#### YOUR GOAL:
Your task is to quote, unchanged, only the lines from the one with "Write part 2 of" through the one with "Lamps shine through it, tinted by shade.", both ends included.

#### RECORDS TO PROCESS:
──────────────────────────────
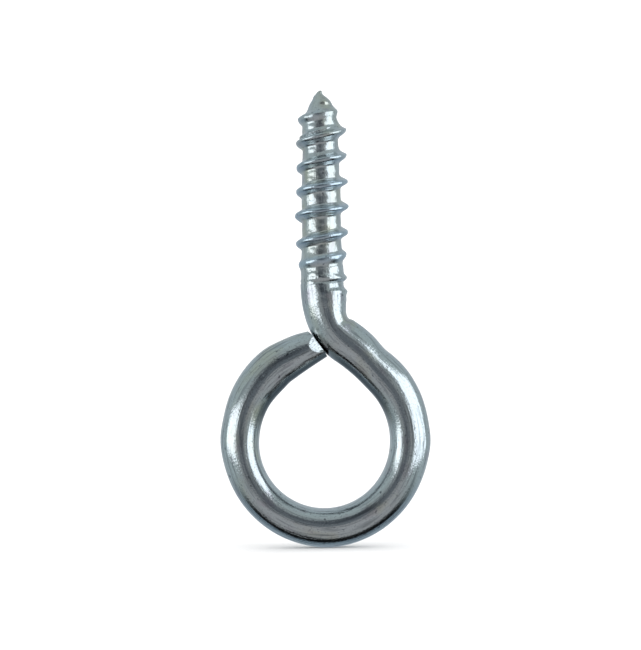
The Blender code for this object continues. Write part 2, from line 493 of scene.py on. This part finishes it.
@dataclass
class RolledThread:
    """The wood thread: a core, a right-hand ridge, its run-out and a gimlet point.

    Turns are counted up the shank. The ridge is on the +X side at whole turns, and on the -X side
    between them. Each place in its table has its turn, its height and its crest's radius, in
    millimetres. The core's table has heights and radii. The upper turns are sharper on the right,
    with a lip folded beside the crest and a seam under the lip.
    """

    ridge: tuple[tuple[float, float, float], ...] = (
        (-0.5, 1.80, 2.86),
        (0.0, 3.10, 3.00),
        (0.5, 4.46, 3.15),
        (1.0, 5.80, 3.24),
        (1.5, 7.77, 3.23),
        (2.0, 8.95, 3.34),
        (2.5, 10.75, 3.05),
        (3.0, 11.93, 3.27),
        (3.5, 13.63, 2.98),
        (4.0, 15.32, 3.18),
        (4.5, 16.63, 2.99),
        (5.0, 18.36, 3.18),
        (5.5, 19.52, 2.70),
        (6.0, 20.64, 2.04),
        (6.5, 21.60, 1.55),
    )
    core: Knots = (
        (-1.0, 2.66),
        (0.4, 2.63),
        (1.2, 2.60),
        (2.6, 2.53),
        (3.6, 2.46),
        (5.2, 2.38),
        (7.3, 2.37),
        (10.2, 2.39),
        (13.4, 2.27),
        (16.2, 2.17),
        (19.4, 2.08),
        (20.2, 1.86),
        (21.0, 1.50),
        (21.8, 1.12),
        (22.35, 0.70),
        (22.6, 0.43),
        (22.9, 0.28),
        (23.05, 0.10),
    )
    flattened: float = 0.10
    point_lean: Knots = (
        (19.6, 0.0),
        (20.6, 0.10),
        (21.2, 0.08),
        (21.9, 0.10),
        (22.6, -0.08),
        (23.05, 0.06),
    )
    passes: tuple[int, int] = (-1, 8)
    begins: Span = (-0.80, -0.45)
    ends: Span = (6.0, 6.35)
    wobble: float = 0.03
    wobble_rate: float = 9.1
    upper: Span = (3.3, 4.2)
    point_side: RidgeSide = RidgeSide(0.48, -0.14, 2.8, -1.7)
    eye_side: RidgeSide = RidgeSide(0.54, 0.28, 2.8, 0.4)
    lip_fades: Span = (4.8, 5.2)
    lip: Fold = Fold(0.48, 0.62, 0.20)
    seam: Fold = Fold(0.22, 0.34, 0.13)
    clear_film: float = 0.7
    crumple: float = 0.007
    crumple_waves: tuple[tuple[int, float, float], ...] = (
        (3, 2.3, 0.4),
        (5, -1.35, 2.1),
        (7, 0.93, 4.0),
        (4, -0.71, 5.2),
        (9, 1.7, 1.1),
    )
    smooth_tip: Span = (22.9, 21.9)
    burr: Burr = Burr(0.15, 21.65, 0.32, -1.1, 0.55)
    run_out: RunOut = field(default_factory=RunOut)

    def roll(self, skin: Skin) -> None:
        """Rolls the thread into the straight end of the wire.

        Args:
            skin: The wire's surface.
        """
        z, angle = skin.middle[:, 2], skin.angle
        on_shank = skin.run <= DrawnWire.straight + HAIR
        core = through(z, self.core)
        radius = core.copy()
        turn_at = angle / (2 * math.pi)
        for count in range(*self.passes):
            height, film = self.ridge_at(turn_at + count, z, core)
            radius = np.maximum(radius, core + height)
            skin.crest = np.maximum(skin.crest, np.where(on_shank, film, 0.0))
        burr = bump(z - self.burr.height, self.burr.tall)
        burr *= bump(angle - self.burr.angle, self.burr.wide)
        crumples = self.crumples(angle, z) * ease(z, *self.smooth_tip)
        skin.swell(np.where(on_shank, radius - DrawnWire.wire, 0.0))
        skin.swell(np.where(skin.run < self.run_out.end, self.run_out.swell_at(angle, z), 0.0))
        skin.swell(np.where(on_shank, crumples, 0.0))
        skin.swell(np.where(on_shank, self.burr.out * burr, 0.0))
        skin.across += np.where(on_shank, through(z, self.point_lean), 0.0)

    def ridge_at(
        self, turn: np.ndarray, z: np.ndarray, core: np.ndarray
    ) -> tuple[np.ndarray, np.ndarray]:
        """How far the ridge's given turn stands above the core.

        Args:
            turn: The turn that passes over each point.
            z: Each point's height.
            core: The core's radius there.

        Returns:
            The height in millimetres, and how thick the film is there, from 0 to 1.
        """
        line = through(turn, [(t, height) for t, height, _ in self.ridge])
        full = through(turn, [(t, crest) for t, _, crest in self.ridge])
        full -= self.flattened * np.sin(2 * math.pi * turn) ** 2
        present = ease(turn, *self.begins) * (1 - ease(turn, *self.ends))
        above = z - line - self.wobble * np.sin(turn * self.wobble_rate)
        upper_turns = ease(turn, *self.upper)
        right = 0.5 + 0.5 * np.cos(2 * math.pi * turn)
        sharp, away = upper_turns * right, np.abs(above)
        towards_point = self.point_side.fall(away, sharp)
        share = np.where(above > 0, towards_point, self.eye_side.fall(away, sharp))
        folded = upper_turns * (1 - ease(turn, *self.lip_fades)) * (1 - right**2)
        lip = self.lip.share * folded * bump(above - self.lip.rise, self.lip.reach)
        seam = self.seam.share * folded * bump(above - self.seam.rise, self.seam.reach)
        share = np.maximum(share * (1 - seam), lip)
        height = np.maximum(full - core, 0.0) * present
        return height * share, share * present * (1 - self.clear_film * upper_turns)

    def crumples(self, angle: np.ndarray, z: np.ndarray) -> np.ndarray:
        """The uneven flow of the metal between the ridges.

        Args:
            angle: Each point's angle round the shank.
            z: Each point's height.

        Returns:
            How far each point moves out, in millimetres.
        """
        waves = np.zeros(len(z))
        for round_waves, length, shift in self.crumple_waves:
            waves += np.sin(round_waves * angle + 2 * math.pi * z / length + shift)
        return self.crumple * waves


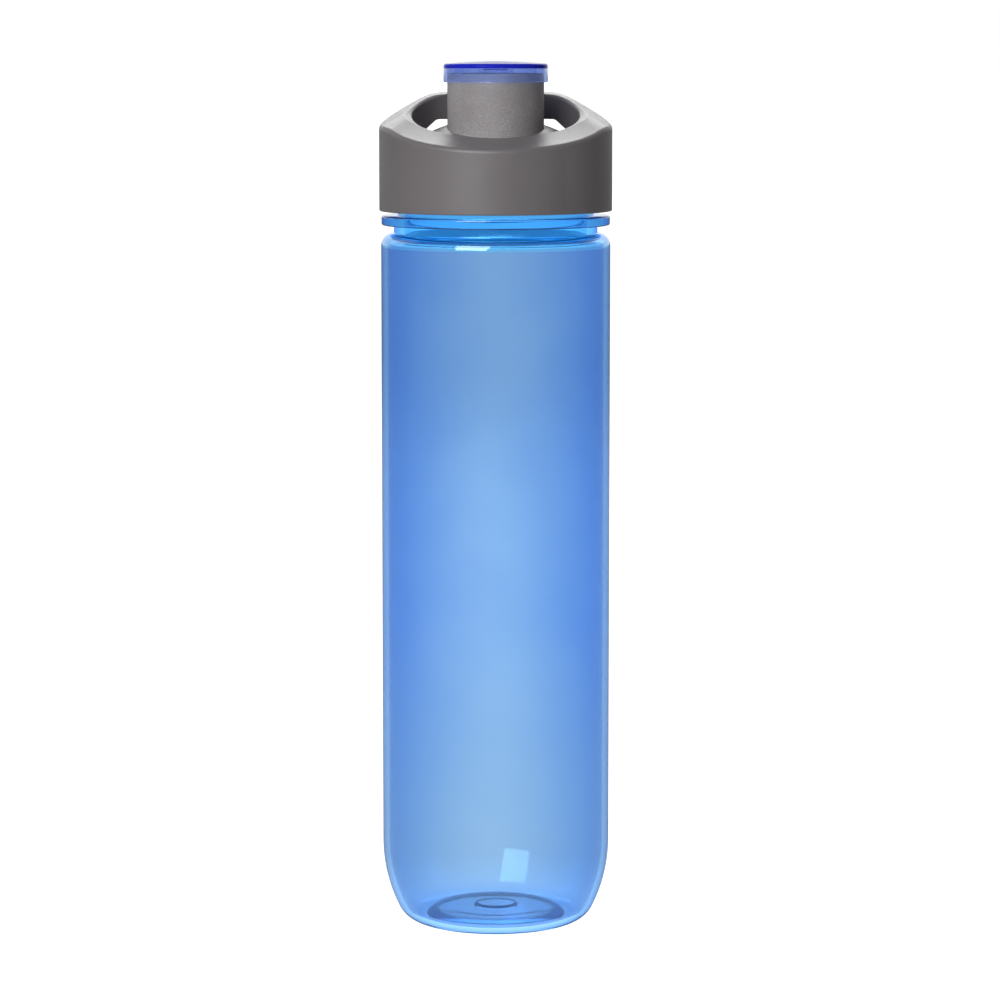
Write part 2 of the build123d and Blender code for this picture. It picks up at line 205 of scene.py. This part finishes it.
def clear_plastic(
    name,
    facing,
    grazing,
    ior,
    wall_density,
    wall_color,
    shade,
    above,
    core=None,
    low=None,
    glow=None,
):
    """Tinted clear plastic. The tint deepens where the wall is seen edge on, and with thickness.
    Lamps shine through it, tinted by shade.

    above is a height, the two colours the plastic has over that height, and how clear it is there.
    core is a radius and the colour inside it.
    low is the two heights between which the tint changes, and the two colours below them.
    glow is the bottom and top of a band with painted light, an emission glow standing in for light
    carried along the wall, and the glow's colour.
    """
    mat, n = material(name)
    place = n.add("ShaderNodeTexCoord").outputs["Object"]
    view = n.add("ShaderNodeLayerWeight", {"Blend": 0.5}).outputs["Facing"]
    edge = math_node(n, "POWER", view, EDGE_POWER)
    flow = noise(n, place, FLOW_SCALE, 3.0)
    scuffs = noise(n, place, SCUFF_SCALE, 4.0, 0.7)
    tint = mix_color(n, edge, facing, grazing)
    tint = mix_color(n, remap(n, flow, 0.0, 0.10, 0.35, 0.65), tint, grazing)
    polish = remap(n, scuffs, 0.015, 0.06, 0.3, 0.7)
    axes = n.add("ShaderNodeSeparateXYZ", {0: place}).outputs
    if low:
        low_full, low_start, low_facing, low_grazing = low
        near_base = remap(n, axes["Z"], 1.0, 0.0, low_full, low_start)
        tint = mix_color(n, near_base, tint, mix_color(n, edge, low_facing, low_grazing))
    if core:
        core_r, core_color = core
        flat = n.add("ShaderNodeCombineXYZ", {0: axes["X"], 1: axes["Y"]}).outputs[0]
        reach = n.add("ShaderNodeVectorMath", {0: flat}, operation="LENGTH").outputs["Value"]
        within = remap(n, reach, 1.0, 0.0, core_r - BLEND, core_r + BLEND)
        tint = mix_color(n, within, tint, core_color)
    high, high_facing, high_grazing, clearness = above
    over = remap(n, axes["Z"], 0.0, 1.0, high - BLEND, high + BLEND)
    rim = math_node(n, "POWER", view, RIM_POWER)
    tint = mix_color(n, over, tint, mix_color(n, rim, high_facing, high_grazing))
    shine = remap(n, over, 0.5, 0.03 + 0.47 * clearness)
    ripple = n.add("ShaderNodeBump", {"Strength": 0.05, "Distance": 0.0006, "Height": flow})
    painted_glow = 0.0
    painted_glow_color = facing
    # painted glow: emission that brightens a band of the wall, standing in for light carried along
    # it
    if glow:
        glow_low, glow_high, painted_glow_color = glow
        starts = remap(n, axes["Z"], 0.0, 1.0, glow_low - 0.6 * MM, glow_low + 0.6 * MM)
        stops = remap(n, axes["Z"], 1.0, 0.0, glow_high - 0.3 * MM, glow_high + 0.3 * MM)
        painted_glow = math_node(n, "MULTIPLY", starts, stops)
    body = n.add(
        "ShaderNodeBsdfPrincipled",
        {
            "Base Color": tint,
            "Roughness": polish,
            "Specular IOR Level": shine,
            "IOR": ior,
            "Transmission Weight": remap(n, over, 1.0, clearness),
            "Emission Color": painted_glow_color,
            "Emission Strength": painted_glow,
            "Normal": ripple.outputs[0],
        },
    )
    lamps = n.add("ShaderNodeBsdfTransparent", {"Color": shade})
    path = n.add("ShaderNodeLightPath").outputs["Is Shadow Ray"]
    surface = n.add("ShaderNodeMixShader", {0: path, 1: body.outputs[0], 2: lamps.outputs[0]})
    depth = n.add("ShaderNodeVolumeAbsorption", {"Color": wall_color, "Density": wall_density})
    n.add(
        "ShaderNodeOutputMaterial",
        {"Surface": surface.outputs[0], "Volume": depth.outputs[0]},
    )
    return mat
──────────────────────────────
#### IN RESPONSE:
Write part 2 of the build123d and Blender code for this picture. It picks up at line 205 of scene.py. This part finishes it.
def clear_plastic(
    name,
    facing,
    grazing,
    ior,
    wall_density,
    wall_color,
    shade,
    above,
    core=None,
    low=None,
    glow=None,
):
    """Tinted clear plastic. The tint deepens where the wall is seen edge on, and with thickness.
    Lamps shine through it, tinted by shade.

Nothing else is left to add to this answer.